We all know I mess up a lot of words, but the thing that drives me up a wall is that damn text speak and the kids who use it all the time. Or when they are talking. I swear, "I lol'd" should be a crime punishable by death by hamster trampling

Hmmm

Hope Eternal Reigns's picture

The wild storm was causing the windows to shudder, so I shuttered myself in tightly.

How was that?

with love,

Hope

Once in a while I bare my soul, more often my soles bear me.

I respect rulebreaking/rulebending by those who KNOW the rules

Hope Eternal Reigns's picture

When someone KNOWS the rules they can bend/break them in ways that enhance their work. This may be for shock effect or to emphasize the text.

Pablo Picaso produced paintings that were next to photograghically perfect before he began to experiment with impressionism. Arnold Schoenberg trained many years in classical music before he devepoled the twelve tone system. Many others later 'jumped on the band wagon' of these two pioneers, using their techiques without understanding the 'why' or 'how' of what they were doing. Some had sucess but others fell flat because there was no depth to their work.

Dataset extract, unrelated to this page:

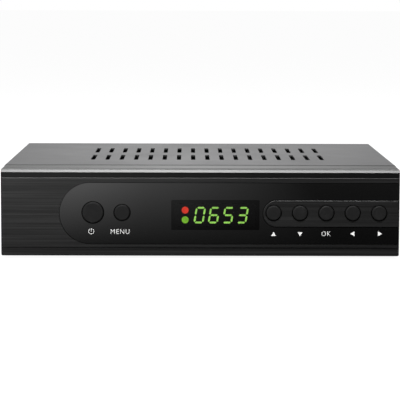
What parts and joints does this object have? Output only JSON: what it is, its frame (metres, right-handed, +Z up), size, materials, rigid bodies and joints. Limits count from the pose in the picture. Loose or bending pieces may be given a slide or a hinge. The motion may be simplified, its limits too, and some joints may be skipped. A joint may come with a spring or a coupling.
{
  "type": "satellite receiver",
  "caption": "Flat satellite receiver with a slotted metal cover, a glossy front panel with round keys and a digit display, and rear sockets.",
  "frame": {"origin": "middle of the bounding box, on the surface that the feet stand on", "axes": "+X along the front to the viewer's right, +Y from the front to the rear, +Z up"},
  "size_m": [0.2222, 0.1686, 0.0505],
  "materials": {
    "black_moulding": "moulded black with a fine brushed grain",
    "black_gloss": "polished black",
    "smoked_window": "smoked, polished",
    "black_keys": "satin black",
    "black_plastic": "matt black",
    "white_plastic": "matt white",
    "yellow_plastic": "satin yellow",
    "red_plastic": "satin red",
    "orange_plastic": "satin orange",
    "lit_green": "lit green",
    "lit_red": "lit red",
    "circuit_board": "green solder mask",
    "cable_grey": "grey ribbon",
    "chip_plastic": "moulded black",
    "sleeve_black": "shrunk sleeve",
    "chassis_paint": "black powder coat",
    "black_paint": "black powder coat, satin",
    "black_steel": "blackened",
    "zinc_steel": "zinc plated",
    "tinned_can": "tinned",
    "nickel": "nickel plated",
    "brass_metal": "turned",
    "black_aluminium": "black anodised",
    "black_rubber": "moulded rubber"
  },
  "bodies": {
    "case": {"aerial_input": "nickel", "aerial_output": "nickel", "aerial_tuner": "tinned_can", "audio_left_insert": "white_plastic", "audio_right_insert": "red_plastic", "av_jack_block": "black_plastic", "av_jack_sleeves": "nickel", "board_screws": "zinc_steel", "board_standoffs": "brass_metal", "bottom_chassis": "chassis_paint", "capacitors": "sleeve_black", "case_screws": "black_steel", "data_socket": "tinned_can", "data_tongue": "white_plastic", "dc_inlet": "black_plastic", "dc_pin": "nickel", "digital_audio_insert": "orange_plastic", "digital_video_socket": "tinned_can", "digital_video_tongue": "black_plastic", "display_digits": "lit_green", "display_module": "black_plastic", "display_window": "smoked_window", "front_bezel": "black_moulding", "front_board": "circuit_board", "gloss_panel": "black_gloss", "heatsink": "black_aluminium", "infrared_receiver": "black_plastic", "lnb_input": "nickel", "lnb_insulators": "white_plastic", "lnb_nuts": "nickel", "lnb_output": "nickel", "main_board": "circuit_board", "main_processor": "chip_plastic", "memory_chips": "chip_plastic", "network_socket": "black_plastic", "ribbon_cable": "cable_grey", "rubber_feet": "black_rubber", "satellite_tuner": "tinned_can", "signal_lamp": "lit_green", "standby_lamp": "lit_red", "switch_body": "black_plastic", "tact_switches": "black_plastic", "tapping_screws": "zinc_steel", "top_cover": "black_paint", "video_insert": "yellow_plastic"},
    "power_button": {"power_key": "black_keys", "power_plunger": "white_plastic"},
    "menu_button": {"menu_key": "black_keys", "menu_plunger": "white_plastic"},
    "up_button": {"up_key": "black_keys", "up_plunger": "white_plastic"},
    "down_button": {"down_key": "black_keys", "down_plunger": "white_plastic"},
    "ok_button": {"ok_key": "black_keys", "ok_plunger": "white_plastic"},
    "left_button": {"left_key": "black_keys", "left_plunger": "white_plastic"},
    "right_button": {"right_key": "black_keys", "right_plunger": "white_plastic"},
    "rocker": {"switch_rocker": "black_plastic"}
  },
  "joints": [
    {"name": "power_press", "type": "slide", "parent": "case", "child": "power_button", "axis": [0, 1, 0], "range_m": [0, 0.0006], "stiffness_N_per_m": 400, "springref_m": -0.0004},
    {"name": "menu_press", "type": "slide", "parent": "case", "child": "menu_button", "axis": [0, 1, 0], "range_m": [0, 0.0006], "stiffness_N_per_m": 400, "springref_m": -0.0004},
    {"name": "up_press", "type": "slide", "parent": "case", "child": "up_button", "axis": [0, 1, 0], "range_m": [0, 0.0006], "stiffness_N_per_m": 400, "springref_m": -0.0004},
    {"name": "down_press", "type": "slide", "parent": "case", "child": "down_button", "axis": [0, 1, 0], "range_m": [0, 0.0006], "stiffness_N_per_m": 400, "springref_m": -0.0004},
    {"name": "ok_press", "type": "slide", "parent": "case", "child": "ok_button", "axis": [0, 1, 0], "range_m": [0, 0.0006], "stiffness_N_per_m": 400, "springref_m": -0.0004},
    {"name": "left_press", "type": "slide", "parent": "case", "child": "left_button", "axis": [0, 1, 0], "range_m": [0, 0.0006], "stiffness_N_per_m": 400, "springref_m": -0.0004},
    {"name": "right_press", "type": "slide", "parent": "case", "child": "right_button", "axis": [0, 1, 0], "range_m": [0, 0.0006], "stiffness_N_per_m": 400, "springref_m": -0.0004},
    {"name": "power_rock", "type": "hinge", "parent": "case", "child": "rocker", "pos_m": [-0.095, 0.0713, 0.031], "axis": [0, 0, -1], "range_deg": [0, 20]}
  ]
}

I can not think of ANY discipline where one can become great without learning the basics.

with love,

Hope

Once in a while I bare my soul, more often my soles bear me.

Letter poifekt!

The wild storm was causing the windows to shudder, so I shuttered myself in tightly.

How was that?

—
with love,

Hope

Thank you.

Cathy

As a T-woman, I do have a Y chromosome... it's just in cursive, pink script. Y_0.jpg

One I forgot....

Ragtime Rachel's picture

Few things Are as Grating to me as Random capitalization. Unless you're Trying to Approximate the look of an Eighteenth century Document (or quote from Same) it Can be really Annoying.